--- START ---
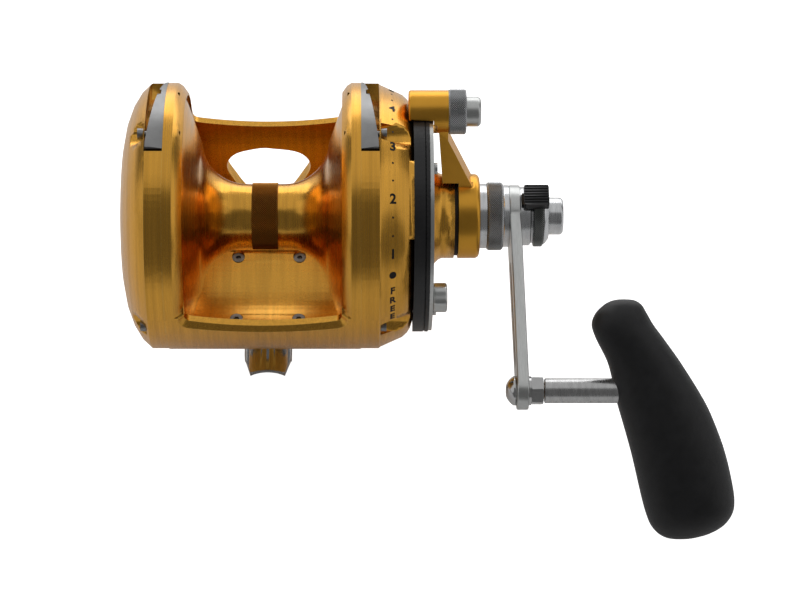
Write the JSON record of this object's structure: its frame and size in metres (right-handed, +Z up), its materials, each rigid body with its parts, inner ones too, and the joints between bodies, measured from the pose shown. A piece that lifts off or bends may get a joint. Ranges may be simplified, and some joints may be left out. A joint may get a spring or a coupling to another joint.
{
  "type": "two-speed trolling fishing reel",
  "caption": "Gold anodised lever-drag trolling reel with a quadrant drag lever, geared two-speed crank and a black T-bar grip.",
  "frame": {"origin": "on the rod's centreline, under the middle of the spool", "axes": "+X along the spool axis towards the crank, +Y forward along the rod towards its tip, +Z up from the rod through the spool axis"},
  "size_m": [0.2716, 0.196, 0.1354],
  "materials": {
    "gold_satin": "brushed, gold anodised",
    "gold_spool": "fine turned, gold anodised",
    "gold_knurl": "knurled, gold anodised",
    "silver_satin": "satin, clear anodised",
    "silver_knurl": "diamond knurled, clear anodised",
    "steel_polished": "polished stainless steel",
    "steel_brushed": "brushed stainless steel",
    "gear_steel": "machined",
    "bronze": "machined",
    "black_plastic": "satin black",
    "drag_fibre": "woven carbon fibre",
    "seal_rubber": "matt",
    "grip_rubber": "soft matt moulding"
  },
  "bodies": {
    "reel_body": {"frame": "gold_satin", "reel_foot": "steel_polished", "foot_screws": "steel_brushed", "left_cover": "gold_satin", "left_cover_screws": "steel_brushed", "shaft_bearing": "gear_steel", "right_cover": "gold_satin", "right_cover_screws": "steel_brushed", "gear_bridge": "silver_satin", "bridge_screws": "steel_brushed", "crank_bush": "bronze", "crank_bearing": "gear_steel", "anti_reverse_bearing": "gear_steel", "drive_bearing": "gear_steel", "harness_lug_left": "steel_polished", "harness_lug_right": "steel_polished", "drag_quadrant": "black_plastic", "quadrant_plate": "silver_satin", "quadrant_screws": "steel_brushed", "free_stop": "silver_satin", "hub_seal": "seal_rubber", "hub_circlip": "steel_brushed", "drag_springs": "steel_brushed", "thrust_washer": "gear_steel"},
    "click": {"click_button": "black_plastic"},
    "shaft": {"spool_shaft": "steel_brushed"},
    "spool": {"spool": "gold_spool", "arbor_band": "gold_knurl", "drag_washer": "drag_fibre", "spool_bearings": "gear_steel", "click_gear": "bronze"},
    "preset": {"preset_knob": "silver_satin", "preset_knurl": "silver_knurl"},
    "drive": {"drag_plate": "silver_satin", "double_pinion": "gear_steel"},
    "low_wheel": {"low_gear": "gear_steel"},
    "crank": {"crank_shaft": "gear_steel", "crank_collar": "silver_satin", "crank_arm": "silver_satin", "hub_nut": "silver_satin", "shift_housing": "silver_satin", "shift_knurl": "steel_brushed", "shift_spring": "steel_brushed", "high_gear": "gear_steel", "gear_spacer": "bronze", "grip_pin": "steel_polished", "grip_nut": "steel_polished", "grip_retainer": "steel_polished"},
    "shifter": {"shift_button": "silver_satin"},
    "latch": {"shift_latch": "black_plastic"},
    "handle": {"grip": "grip_rubber", "grip_spindle": "steel_brushed", "grip_bushes": "bronze"},
    "lever": {"drag_lever": "gold_satin", "lever_collar": "silver_knurl", "lever_cam": "gear_steel", "lever_button_spring": "steel_brushed"},
    "lever_plunger": {"lever_button": "silver_satin"}
  },
  "joints": [
    {"name": "crank_turn", "type": "hinge", "parent": "reel_body", "child": "crank", "pos_m": [0.09, 0.018, 0.05855], "axis": [1, 0, 0], "continuous": true},
    {"name": "grip_spin", "type": "hinge", "parent": "crank", "child": "handle", "pos_m": [0.14, -0.082, 0.05855], "axis": [1, 0, 0], "continuous": true},
    {"name": "shift_press", "type": "slide", "parent": "crank", "child": "shifter", "axis": [-1, 0, 0], "range_m": [0, 0.002], "stiffness_N_per_m": 400, "springref_m": -0.001, "deforming": ["shift_spring"]},
    {"name": "latch_slide", "type": "slide", "parent": "crank", "child": "latch", "axis": [1, 0, 0], "range_m": [0, 0.0022]},
    {"name": "low_gear_spin", "type": "hinge", "parent": "reel_body", "child": "low_wheel", "pos_m": [0.056, 0.018, 0.05855], "axis": [1, 0, 0], "continuous": true},
    {"name": "drive_spin", "type": "hinge", "parent": "reel_body", "child": "drive", "pos_m": [0.05, 0, 0.08], "axis": [1, 0, 0], "continuous": true},
    {"name": "lever_swing", "type": "hinge", "parent": "reel_body", "child": "lever", "pos_m": [0.088, 0, 0.08], "axis": [1, 0, 0], "range_deg": [-32, 92.5]},
    {"name": "lever_press", "type": "slide", "parent": "lever", "child": "lever_plunger", "axis": [-1, 0, 0], "range_m": [0, 0.0016], "stiffness_N_per_m": 400, "springref_m": -0.001, "deforming": ["lever_button_spring"]},
    {"name": "shaft_slide", "type": "slide", "parent": "reel_body", "child": "shaft", "axis": [1, 0, 0], "range_m": [-0.0008, 0.00028]},
    {"name": "spool_spin", "type": "hinge", "parent": "shaft", "child": "spool", "pos_m": [0, 0, 0.08], "axis": [1, 0, 0], "continuous": true},
    {"name": "preset_turn", "type": "hinge", "parent": "shaft", "child": "preset", "pos_m": [0.1, 0, 0.08], "axis": [1, 0, 0], "range_deg": [-360, 360]},
    {"name": "click_slide", "type": "slide", "parent": "reel_body", "child": "click", "axis": [0, -0.6428, 0.766], "range_m": [0, 0.0045]}
  ],
  "couplings": [
    {"joint": "spool_spin", "follows": "crank_turn", "ratio": -3},
    {"joint": "drive_spin", "follows": "crank_turn", "ratio": -3},
    {"joint": "low_gear_spin", "follows": "crank_turn", "ratio": 2.25}
  ]
}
--- END ---
* Short task
From the listing above, pick out every line containing "joints".

* Written answer
Write the JSON record of this object's structure: its frame and size in metres (right-handed, +Z up), its materials, each rigid body with its parts, inner ones too, and the joints between bodies, measured from the pose shown. A piece that lifts off or bends may get a joint. Ranges may be simplified, and some joints may be left out. A joint may get a spring or a coupling to another joint.
  "joints": [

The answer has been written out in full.